* Begin RECORDED INFORMATION *

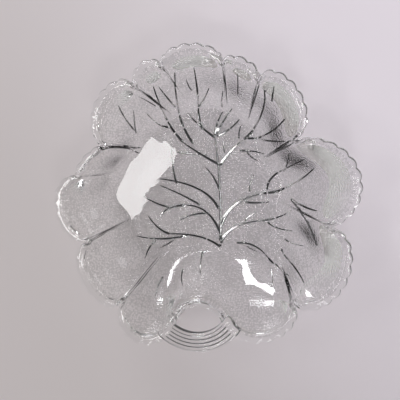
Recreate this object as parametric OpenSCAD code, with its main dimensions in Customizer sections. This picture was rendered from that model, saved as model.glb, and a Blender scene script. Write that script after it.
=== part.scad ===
// Leaf-shaped pressed glass candy dish with a ridged loop handle.
// The leaf's tip points along +Y, the handle along -Y and the open side up.
// The origin is the centre of the dish on the surface it stands on.

/* [Bowl] */
// Overall height, from the resting face to the top of the edge
dish_h = 36; // [30:0.5:45]
// Thickness of the floor, measured at the resting band
floor_t = 3.2; // [2.6:0.1:4.5]
// Thickness of the sloping wall
wall_t = 3; // [2:0.1:4]
// How the wall climbs: 1 is a straight slope, more makes a softer turn at the floor
wall_curve = 1.15; // [1.1:0.05:2]
// Width of the flat band that the dish stands on
band_w = 4; // [3:0.5:6]
// How far the floor inside the band is lifted off the table
lift = 1; // [0.8:0.1:1.4]

/* [Edge] */
// Width of the thick edge, measured across it
rim_w = 4.6; // [3.5:0.1:6]
// Height of the thick edge
rim_h = 3.6; // [2.5:0.1:5]
// How far the thick edge stands out past the wall
rim_proud = 1.2; // [0.5:0.1:2]
// Number of scallops along the whole edge
scallops = 88; // [70:1:120]
// Depth of one scallop
scallop_d = 1.2; // [0.4:0.1:1.6]

/* [Stem end] */
// How far the stem end sits to the left of the leaf's middle
stem_shift = 8; // [0:0.5:10]
// Distance from the leaf's middle to the centre of the stem hollow
hollow_y = 75; // [73:0.5:77]
// Radius of the stem hollow that the handle closes
hollow_r = 14.5; // [12:0.5:16]

/* [Veins] */
// How far the veins stand out of the underside
vein_h = 0.8; // [0.4:0.1:0.8]
// Width of the widest vein at its foot
vein_w = 1.8; // [1.2:0.1:2.4]

/* [Handle] */
// Inner radius of the loop
loop_r = 20; // [18:0.5:22]
// Width of the strap
strap_w = 11.5; // [9:0.5:13]
// Thickness of the strap without its ridges
strap_t = 4.6; // [4:0.1:6]
// Number of ridges along the strap
ridges = 4; // [2:1:5]
// Height of a ridge
ridge_h = 0.7; // [0.4:0.1:1.2]

/* [Hidden] */
$fn = 64;
glass = [0.86, 0.9, 0.9, 0.6];

// Outline: one row for each notch, clockwise from the stem, as
// [angle from the tip, radius at the notch, how far the next lobe bulges, how round it is]
LOBES = [
    [-168, 72, 17, 0.55], [-139, 76, 14, 0.45], [-107, 73, 13.5, 0.55], [-77, 75, 2.5, 0.6],
    [-59, 65, 12, 0.5], [-27, 74.5, 6.5, 0.5], [-13, 78.5, 8.5, 0.5], [12.5, 78.5, 5.5, 0.5],
    [28.5, 76, 12.5, 0.45], [58.5, 64, 20.5, 0.85], [102.5, 71, 16, 0.4], [139.5, 76, 15, 0.55],
    [168, 72, 0, 1], [192, 72, 0, 1]];

// Floor: [angle from the tip, radius]
FLOOR = [[-180, 36], [-142, 43], [-131, 60], [-118, 59], [-105, 56], [-93, 62], [-78, 56], [-59, 50],
         [-35, 47], [0, 46], [30, 40], [59, 31], [86, 37], [105, 35], [125, 46], [141, 57], [154, 43],
         [180, 36]];

// Veins: [start, point it bends towards, end, width as a share of vein_w]
stem = [-1, -34];
VEINS = [
    // midrib and the tip lobe
    [stem, [3, 0], [1, 30], 1], [[1, 30], [-9, 34], [-15, 48], 0.8], [[-7, 39], [-9, 46], [-7, 52], 0.7],
    [[-7, 47], [-4, 53], [1, 56], 0.7], [[1, 31], [1, 38], [8, 46], 0.8], [[2, 32], [7, 43], [18, 49], 0.8],
    [[2, 31], [7, 39], [17, 40], 0.8],
    // upper right
    [[3, 14], [7, 23], [21, 32], 0.9], [[21, 32], [30, 38], [31, 50], 0.8], [[19, 30], [33, 29], [40, 36], 0.8],
    [[30, 29], [35, 25], [41, 26], 0.7], [[17, 29], [16, 32], [18, 36], 0.6], [[12, 23], [22, 24], [30, 20], 0.7],
    [[18, 22], [21, 18], [26, 17], 0.6],
    // upper left
    [[3, 14], [-5, 23], [-19, 30], 0.9], [[-19, 30], [-26, 38], [-30, 48], 0.8], [[-11, 27], [-18, 37], [-19, 50], 0.8],
    [[-22, 44], [-23, 49], [-26, 54], 0.7], [[-23, 37], [-29, 41], [-37, 43], 0.7],
    // right
    [[0, -23], [6, -6], [27, -3], 1], [[27, -3], [44, -2], [55, 10], 0.9], [[29, -1], [30, 9], [50, 15], 0.8],
    [[40, 10], [42, 13], [42, 19], 0.6], [[16, -8], [23, -9], [30, -8], 0.7], [[19, -2], [19, 3], [22, 8], 0.6],
    [stem, [3, -20], [25, -19], 0.9], [[25, -19], [35, -18], [43, -13], 0.7], [[15, -19], [17, -16], [22, -14], 0.6],
    [[28, -20], [34, -25], [43, -25], 0.7], [[38, -30], [42, -34], [48, -34], 0.6], [[43, -7], [50, -13], [55, -14], 0.8],
    [[43, -7], [50, -17], [54, -34], 0.9],
    // left
    [[0, -12], [-5, 3], [-34, 7], 0.9], [[-24, 4], [-26, 12], [-25, 26], 0.7], [[1, 0], [-1, 8], [-6, 13], 0.7],
    [[0, -27], [-5, -9], [-20, -9], 0.9], [[-20, -9], [-32, -9], [-36, -16], 0.8], [[-8, -14], [-17, -14], [-24, -18], 0.7],
    [[-11, -9], [-22, -2], [-34, 3], 0.7], [[-30, -10], [-38, -8], [-45, -3], 0.7],
    [stem, [-10, -26], [-31, -26], 0.9], [[-31, -26], [-38, -24], [-43, -15], 0.8], [[-20, -27], [-37, -31], [-51, -27], 0.8],
    // beside the stem
    [[9, -32], [20, -31], [27, -41], 0.8], [[27, -41], [32, -47], [38, -52], 0.7], [[-40, -30], [-45, -34], [-48, -42], 0.7]];

steps = 180;            // points round the floor and the wall
rim_steps = 720;        // points round the edge
vein_steps = 8;         // straight pieces in a vein
vein_gap = 0.3;         // room between a vein and the resting band
wall_rings = [0, 0.04, 0.1, 0.2, 0.35, 0.5, 0.65, 0.8, 0.92, 1];
wall_top = dish_h - rim_h;
shift_from = 118;       // angle at which the stem end's shift begins
even_from = 150;        // angle from which the edge has an even width
notch_share = 0.5;      // width of the edge at a notch, as a share of its full width
loop_y = -55.5;         // centre of the loop's arc
loop_half = 58;         // half the arc that the strap covers, before the bowl cuts it
loop_x = -10;           // the loop's centre lies a little left of the stem hollow
strap_edge = 1.4;       // rounding of the strap's corners
leaf_reach = 200;       // larger than the leaf

function ease(u) = (1 - cos(180 * min(1, max(0, u)))) / 2;
function shift(a) = -stem_shift * ease((abs(a) - shift_from) / (180 - shift_from) * 1.2);
function place(r, a) = [r * sin(a) + shift(a), r * cos(a)];

// Radius of the leaf at angle a, without its scallops
function lobe_r(a, p, q) = let (u = (a - p[0]) / (q[0] - p[0]))
    p[1] + (q[1] - p[1]) * u + p[2] * pow(max(0, 1 - pow(2 * u - 1, 2)), p[3]);
function lobe_at(a, i = 0) = a < LOBES[i + 1][0] || i == len(LOBES) - 2
    ? lobe_r(a, LOBES[i], LOBES[i + 1]) : lobe_at(a, i + 1);
function hollow(a) = let (off = hollow_y * sin(180 - a)) abs(off) < hollow_r && abs(a) > 90
    ? hollow_y * cos(180 - a) - sqrt(hollow_r * hollow_r - off * off) : leaf_reach;
function full_circle(a) = a > 180 ? a - 360 : a < -180 ? a + 360 : a;
function leaf_r(a) = min(lobe_at(a < LOBES[0][0] ? a + 360 : a), hollow(a)) - scallop_d;

// Radius at angle a of the line inside the outline: round the stem hollow it keeps the distance w,
// and elsewhere it runs more smoothly than the outline, so the edge is narrower at the notches
function true_inset(a, w) = min([for (d = [-5 : 0.5 : 5]) let (r = leaf_r(full_circle(a + d)), off = r * sin(d))
    abs(off) < w ? r * cos(d) - sqrt(w * w - off * off) : leaf_reach]);
function mean_r(a) = let (near = [for (d = [-4 : 4]) leaf_r(full_circle(a + d))]) near * [for (r = near) 1 / len(near)];
function inset_r(a, w) = abs(a) > even_from ? true_inset(a, w) : min(mean_r(a) - w, true_inset(a, notch_share * w));

// Radius of the floor at angle a
function floor_at(a, i = 0) = let (p = FLOOR[i], q = FLOOR[i + 1]) a <= q[0] || i == len(FLOOR) - 2
    ? p[1] + (q[1] - p[1]) * ease((a - p[0]) / (q[0] - p[0])) : floor_at(a, i + 1);
function floor_r(a) = floor_at(a);

function angles(n) = [for (k = [0 : n - 1]) k * 360 / n - 180];
function floor_line(inset) = [for (a = angles(steps)) place(floor_r(a) - inset, a)];
function inner_line(w) = [for (a = angles(rim_steps / 2)) place(inset_r(a, w), a)];

// The scallops are spaced evenly along the edge, so their phase follows its length
function gap_after(line, i) = norm(line[(i + 1) % len(line)] - line[i]);
function lengths(line) = [for (i = 0, s = 0; i < len(line); s = s + gap_after(line, i), i = i + 1) s];
function scalloped_line() = let (all = angles(rim_steps), line = [for (a = all) place(leaf_r(a), a)],
        s = lengths(line), last = rim_steps - 1, pitch = (s[last] + gap_after(line, last)) / scallops)
    [for (i = [0 : last]) place(leaf_r(all[i]) + scallop_d * abs(sin(180 * s[i] / pitch)), all[i])];

// Wall: share s runs from 0 at the floor to 1 under the edge
wall_foot = [for (a = angles(steps)) floor_r(a)];
wall_head = [for (a = angles(steps)) inset_r(a, rim_proud)];
wall_mouth = [for (a = angles(steps)) inset_r(a, rim_proud + wall_t)];
function wall_slope(k, s) = atan(wall_curve * wall_top / (wall_head[k] - wall_foot[k]) * pow(s, wall_curve - 1));
function wall_out(k, s) = concat(place(wall_foot[k] + (wall_head[k] - wall_foot[k]) * s, angles(steps)[k]),
                                 wall_top * pow(s, wall_curve));
function wall_in(k, s) = let (slope = s == 0 ? 0 : wall_slope(k, s), top = pow(s, 4),
        r = wall_foot[k] + (wall_head[k] - wall_foot[k]) * s - wall_t * sin(slope))
    concat(place(r * (1 - top) + wall_mouth[k] * top, angles(steps)[k]),
           wall_top * pow(s, wall_curve) + (wall_t * cos(slope) + (floor_t - wall_t) * (1 - s)) * (1 - top));

// A vein as a tapered strip along its curve
function on_curve(v, t) = v[0] * (1 - t) * (1 - t) + v[1] * 2 * t * (1 - t) + v[2] * t * t;
function across(v, t) = let (d = (v[1] - v[0]) * (1 - t) + (v[2] - v[1]) * t) [-d[1], d[0]] / norm(d);
function half_width(v, t) = vein_w * v[3] * (0.5 - 0.3 * t);
function vein_side(v, side) = [for (k = [0 : vein_steps]) let (t = k / vein_steps)
    on_curve(v, t) + side * half_width(v, t) * across(v, t)];
function backwards(list) = [for (i = [len(list) - 1 : -1 : 0]) list[i]];

// A quarter of a round corner of the strap, about [x, y]
function round_corner(x, y, from) = [for (a = [0 : 22.5 : 90])
    [x, y] + strap_edge * [cos(from + a), sin(from + a)]];

module leaf_floor() {
    color(glass) difference() {
        linear_extrude(floor_t) polygon(floor_line(0));
        translate([0, 0, -1]) linear_extrude(1 + lift) polygon(floor_line(band_w));
    }
}

module leaf_wall() {
    loops = 2 * len(wall_rings);
    outer = [for (s = wall_rings, k = [0 : steps - 1]) wall_out(k, s)];
    inner = [for (s = backwards(wall_rings), k = [0 : steps - 1]) wall_in(k, s)];
    color(glass) polyhedron(
        points = concat(outer, inner),
        faces = [for (j = [0 : loops - 1], k = [0 : steps - 1], upper = [false, true])
            let (a = j * steps + k, b = j * steps + (k + 1) % steps,
                 c = (j + 1) % loops * steps + (k + 1) % steps, d = (j + 1) % loops * steps + k)
            upper ? [a, c, d] : [a, b, c]]);
}

module scalloped_rim() {
    color(glass) translate([0, 0, wall_top]) linear_extrude(rim_h) difference() {
        polygon(scalloped_line());
        polygon(inner_line(rim_w));
    }
}

module floor_veins() {
    color(glass) translate([0, 0, lift - vein_h]) linear_extrude(vein_h) intersection() {
        for (v = VEINS) polygon(concat(vein_side(v, 1), backwards(vein_side(v, -1))));
        polygon(floor_line(band_w + vein_gap));
    }
}

module strap_section() {
    pitch = (strap_w - 2 * strap_edge) / ridges;
    right = strap_w - strap_edge;
    top = strap_t - strap_edge;
    ridge_line = [for (k = [ridges - 1 : -1 : 0], p = [[0.8, 0], [0.7, ridge_h], [0.3, ridge_h], [0.2, 0]])
        [strap_edge + pitch * (k + p[0]), strap_t + p[1]]];
    polygon(concat(round_corner(strap_edge, strap_edge, 180), round_corner(right, strap_edge, 270),
                   round_corner(right, top, 0), ridge_line, round_corner(strap_edge, top, 90)));
}

module loop_handle() {
    color(glass) difference() {
        translate([loop_x, loop_y, dish_h - strap_t - ridge_h]) rotate(-90 - loop_half)
            rotate_extrude(angle = 2 * loop_half) translate([loop_r, 0]) strap_section();
        linear_extrude(dish_h + 1) polygon(scalloped_line());
    }
}

leaf_floor();
leaf_wall();
scalloped_rim();
floor_veins();
loop_handle();
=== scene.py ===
"""Leaf-shaped pressed glass candy dish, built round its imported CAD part.

The dish is one pressing of clear glass: a smooth bowl with ribs and a fine grain pressed into its
underside, a scalloped edge and a ridged loop handle. All lengths in the tables are millimetres.
"""

import math

import bpy
import numpy as np
from bpy.props import FloatProperty, FloatVectorProperty, PointerProperty
from mathutils import Matrix, Vector


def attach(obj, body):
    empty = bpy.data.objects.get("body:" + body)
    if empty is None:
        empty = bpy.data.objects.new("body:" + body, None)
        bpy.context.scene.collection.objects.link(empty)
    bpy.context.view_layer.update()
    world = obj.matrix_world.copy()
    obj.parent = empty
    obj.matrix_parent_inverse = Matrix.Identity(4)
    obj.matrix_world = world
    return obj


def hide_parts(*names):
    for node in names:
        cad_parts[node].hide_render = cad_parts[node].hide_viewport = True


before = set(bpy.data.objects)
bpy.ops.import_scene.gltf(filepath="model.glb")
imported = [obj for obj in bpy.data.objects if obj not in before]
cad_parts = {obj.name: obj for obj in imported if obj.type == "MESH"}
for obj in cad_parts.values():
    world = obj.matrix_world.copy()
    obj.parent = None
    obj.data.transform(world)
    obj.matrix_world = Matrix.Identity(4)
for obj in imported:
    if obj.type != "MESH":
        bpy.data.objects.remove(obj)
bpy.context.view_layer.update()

bl_info = {
    "name": "Leaf Candy Dish",
    "version": (1, 0, 0),
    "blender": (4, 5, 0),
    "location": "View3D > Sidebar > Candy Dish",
    "description": "Builds a clear pressed glass leaf dish with its studio",
    "category": "Object",
}

MM = 0.001

# ---------------------------------------------------------------- the leaf's shape, in millimetres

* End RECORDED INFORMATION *

### SET TASK
Only the lines from the one holding "translate([loop_x, loop_y, dish_h" through the one holding "from mathutils import Matrix, Vector" are wanted; retype them exactly.

### THE RESPONSE
        translate([loop_x, loop_y, dish_h - strap_t - ridge_h]) rotate(-90 - loop_half)
            rotate_extrude(angle = 2 * loop_half) translate([loop_r, 0]) strap_section();
        linear_extrude(dish_h + 1) polygon(scalloped_line());
    }
}

leaf_floor();
leaf_wall();
scalloped_rim();
floor_veins();
loop_handle();
=== scene.py ===
"""Leaf-shaped pressed glass candy dish, built round its imported CAD part.

The dish is one pressing of clear glass: a smooth bowl with ribs and a fine grain pressed into its
underside, a scalloped edge and a ridged loop handle. All lengths in the tables are millimetres.
"""

import math

import bpy
import numpy as np
from bpy.props import FloatProperty, FloatVectorProperty, PointerProperty
from mathutils import Matrix, Vector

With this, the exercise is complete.